The two powers to which Maritain refers are the “spiritual” and the “temporal.”

Christianity is and always has been, the great defender of personal freedom. Secular culture consistently tries to suppress the spiritual order which involves ethics and aspirations to the Kingdom of God. Christ made the distinction between these two powers clear when he instructed us to “Render therefore to Caesar the things that are Caesar’s: and to render to God, the things that are God’s” (Matthew, 22:21). In so saying, he honored the freedom (or liberty) of the human soul.

Atheistic communism does not honor the spiritual order. As a consequence, its aim is to deny that order and stifle the human soul. Catholic churches are being vandalized because certain pro-abortion advocates do not recognize the legitimacy of a pro-life ethic. They believe only in the temporal order where everyone holds to the same political views. They deny that the Kingdom of God could dwell within (regnum Dei intra vos).

It is important to understand the liberty that Christianity defends. It is the liberty to choose one’s proper end, which, ultimately is heaven. But it is not the liberty (or freedom) to choose evil. Such a choice would not be consistent with the spiritual order but would result from some alien impulse that urges us not to be our true selves.

When St. Augustine asked, “Is there any worse death for soul than liberty to go astray?” he was pointing out that true liberty is directed to the good and not to something that is evil. Those who advocate for the “freedom of choice” to abort an unborn child are misusing their freedom and, at the same time, damaging their soul. It is inherently unethical, therefor, to place truth and falsehood, good and evil, justice and injustice on a par with each other as if choosing evil and choosing what is good are of equal moral value.

In his encyclical, Immortale Dei, Pope Leo XIII states that the possibility of choosing an evil is not of the essence of liberty, that “The faculty of committing a sin is not a liberty, but a servitude.” Liberty must be protected so that it does not stray from what is good. 

“Nothing more absurd or perverse could be said or imagined,” writes Maritain, “than the statement that man, being naturally free, ought to be exempt from all law; if it were so, the consequence would be that it is necessary for liberty not to be in accordance with reason ... Human liberty implies the necessity of obedience to a supreme eternal rule, which is no other than the authority of God in His commandments or prohibitions to us.”

A common and persistent objection that secularists have against Christians leading a spiritual life that leads to heaven is that their preoccupation with another world causes them to neglect this one.
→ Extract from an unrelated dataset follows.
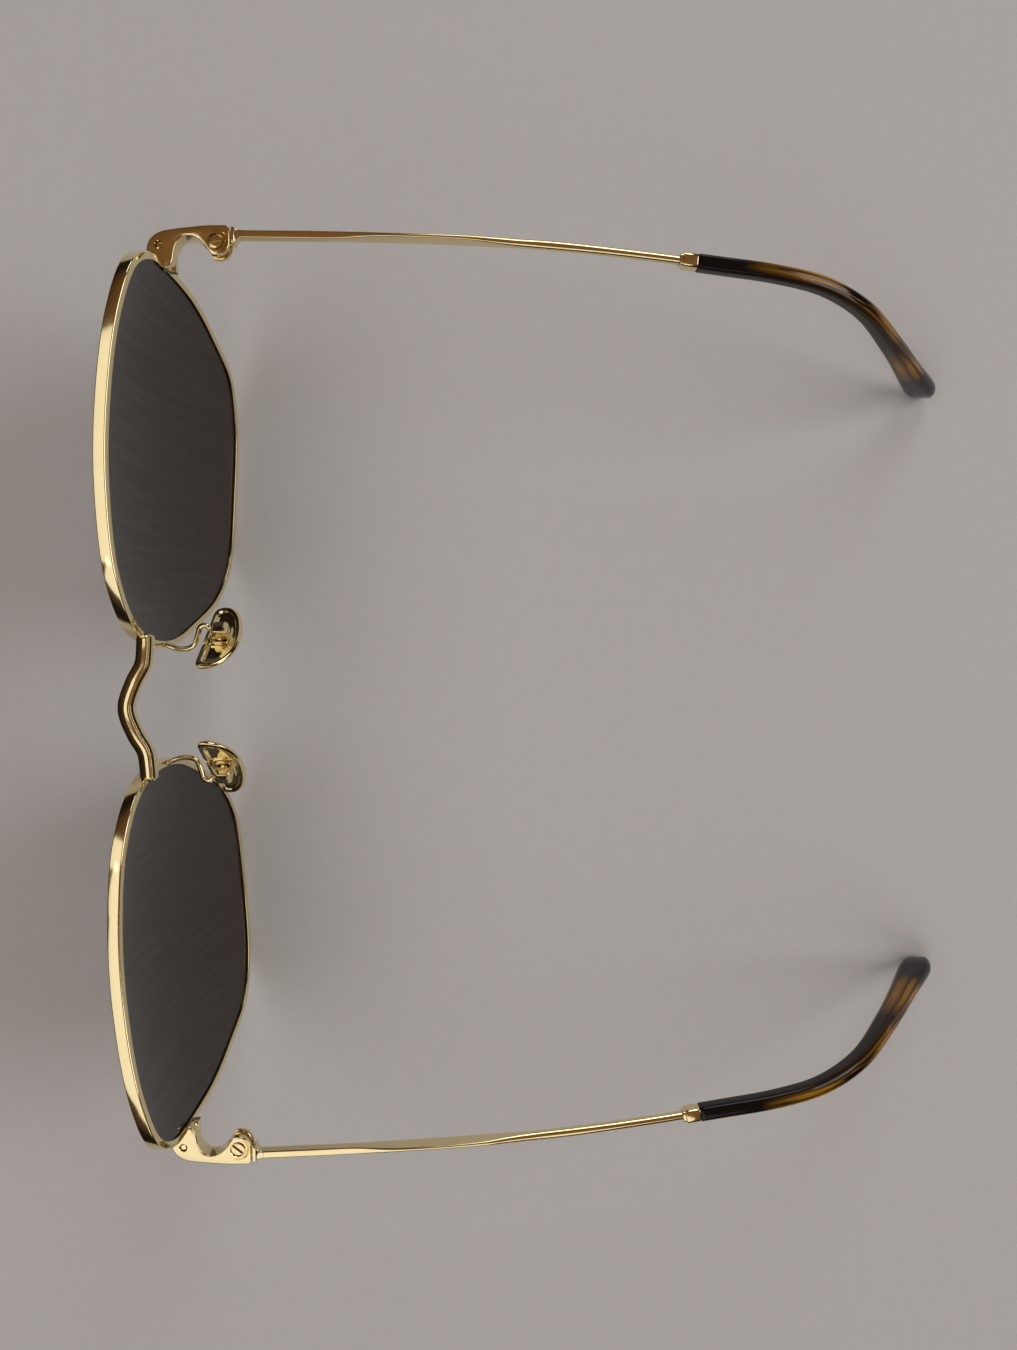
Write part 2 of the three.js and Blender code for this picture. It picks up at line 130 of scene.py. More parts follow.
BARREL = 2.0  # radius of the hinge's leaves
TONGUE = 1.65  # radius of the temple's knuckle
LEAF = 0.7
SLOT_FRONT = -2.0
SHOULDER_HEIGHT = 35.05
BUTT = 2.15  # where the temple's shoulder stops against the plate
UNDER_BLOCK = 34.6
BLOCK_BACK = -6.3
PLATE_EDGE = 0.16  # radius of the plates' rounded edges
BLOCK_EDGE = 0.14
KNUCKLE_EDGE = 0.06
GROOVE_RADIUS = 1.56
FIT_GAP = 0.1
SCREW_CLEARANCE = 0.08
PIVOT_SHANK = 0.6
PIVOT_BORE = 0.68
PIVOT_SEAT = 0.38
CLOSER_SHANK = 0.5
CLOSER_BORE = CLOSER_SHANK + SCREW_CLEARANCE
CLOSER_SEAT = 0.3
SLOT_TURN = {"left": 50, "right": 80}  # degrees

PAD_CENTRE = np.array([10.0, -1.7, 31.2])
PAD_SPLAY = radians(-42)
PAD_PIVOT = 1.5
PAD_ROLL = 0.55  # half the width of the rolled border
PAD_ROLL_HEIGHT = 0.26
PIN_RADIUS = 0.3
PIN_HEAD = 0.34
PAD_PIN_BORE = 0.38
BOX_PIN_BORE = 0.36
PAD_ARM_POINTS = [
    (9.4, -10.6, 31.3), (8.7, -9.2, 31.5), (8.4, -7.4, 31.6), (8.9, -5.9, 31.8),
    (10.4, -5.2, 32.0), (11.8, -4.7, 32.1), (12.0, -3.8, 32.2), (11.3, -3.1, 32.2),
]

TEMPLE_POINTS = [
    (70.0, 3.7, 35.05), (70.2, 20.0, 34.6), (70.1, 36.0, 34.1), (69.6, 50.0, 33.7),
    (68.4, 65.0, 33.2), (67.2, 76.0, 32.9), (66.1, 86.0, 32.4), (64.8, 94.0, 31.0),
    (62.5, 102.0, 27.1), (59.4, 110.0, 19.6), (56.8, 118.0, 10.2), (55.0, 125.8, 0.3),
]
COLLAR_START = 66.5
COLLAR_LENGTH = 2.8
TIP_START = 69.4
TIP_ROUNDED_END = 6.0
TIP_TRIM = 0.1  # keeps the tips' ends inside the frame's box
CORE_SHORT_OF_END = 14.0
CORE_ROOM = 0.8  # how far the tip's bore goes past the wire's end
WIRE_BORE = 1.6


# ---- Sizes and colours that a user would change ----


def length(name, description, millimetres):
    """A length that a user may change, given in millimetres."""
    return FloatProperty(name=name, description=description, default=millimetres * MM, unit="LENGTH",
                         subtype="DISTANCE", precision=5)


def colour(name, description, value):
    """A colour that a user may change."""
    return FloatVectorProperty(name=name, description=description, default=value, subtype="COLOR",
                               min=0, max=1)


class SunglassesSizes(bpy.types.PropertyGroup):
    rim_depth: length("Rim Depth", "Front to back depth of the lens rims", 1.9)
    rim_outer: length("Rim Outside", "How far the rims reach beyond the lens edge", 0.745)
    lens_thickness: length("Lens Thickness", "Thickness of the tinted lenses", 1.1)
    bridge_depth: length("Bridge Depth", "Front to back depth of the bridge bar", 2.3)
    bridge_height: length("Bridge Height", "Height of the bridge bar", 2.3)
    wire: length("Temple Wire", "Diameter of the round rear stretch of the temples", 1.4)
    paddle: length("Temple Paddle", "Height of the flattened stretch of the temples", 2.6)
    tip_width: length("Tip Width", "Width of the ear tips at their ends", 3.1)
    tip_height: length("Tip Height", "Height of the ear tips at their ends", 5.9)
    collar: length("Collar", "Width and height of the collars in front of the tips", 2.4)
    pad_thickness: length("Pad Thickness", "Thickness of the nose pads", 1.0)
    pad_wire: length("Pad Wire", "Diameter of the nose pads' arms", 0.84)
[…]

Nothing, however, could be further from the truth. 

Pope Leo XIII, also in Immortale Dei, answered this objection with both candor and clarity: 

“The Catholic Church, that imperishable handiwork of our all-merciful God, has for her immediate and natural purpose the saving of souls. Yet, in regard to things temporal, she is the source of benefits as manifold and great as if the chief end of her existence were to ensure the prospering of our earthly lives.”

It may be said that the true path to heaven is established by how well one cares for his neighbor in this world. A good life in this world is in continuity with a blessed one in the next. The two worlds are not discordant

The secular world is in error on three major points. It fails to appreciate the spiritual order, believes that liberty can rightly choose evil and that Christians neglect their moral responsibilities in this world because of their preoccupation with the next. 

Christianity will prevail in the final analysis because it recognizes the supreme importance of the spiritual, the true meaning of liberty, and its moral obligations to people in the present world.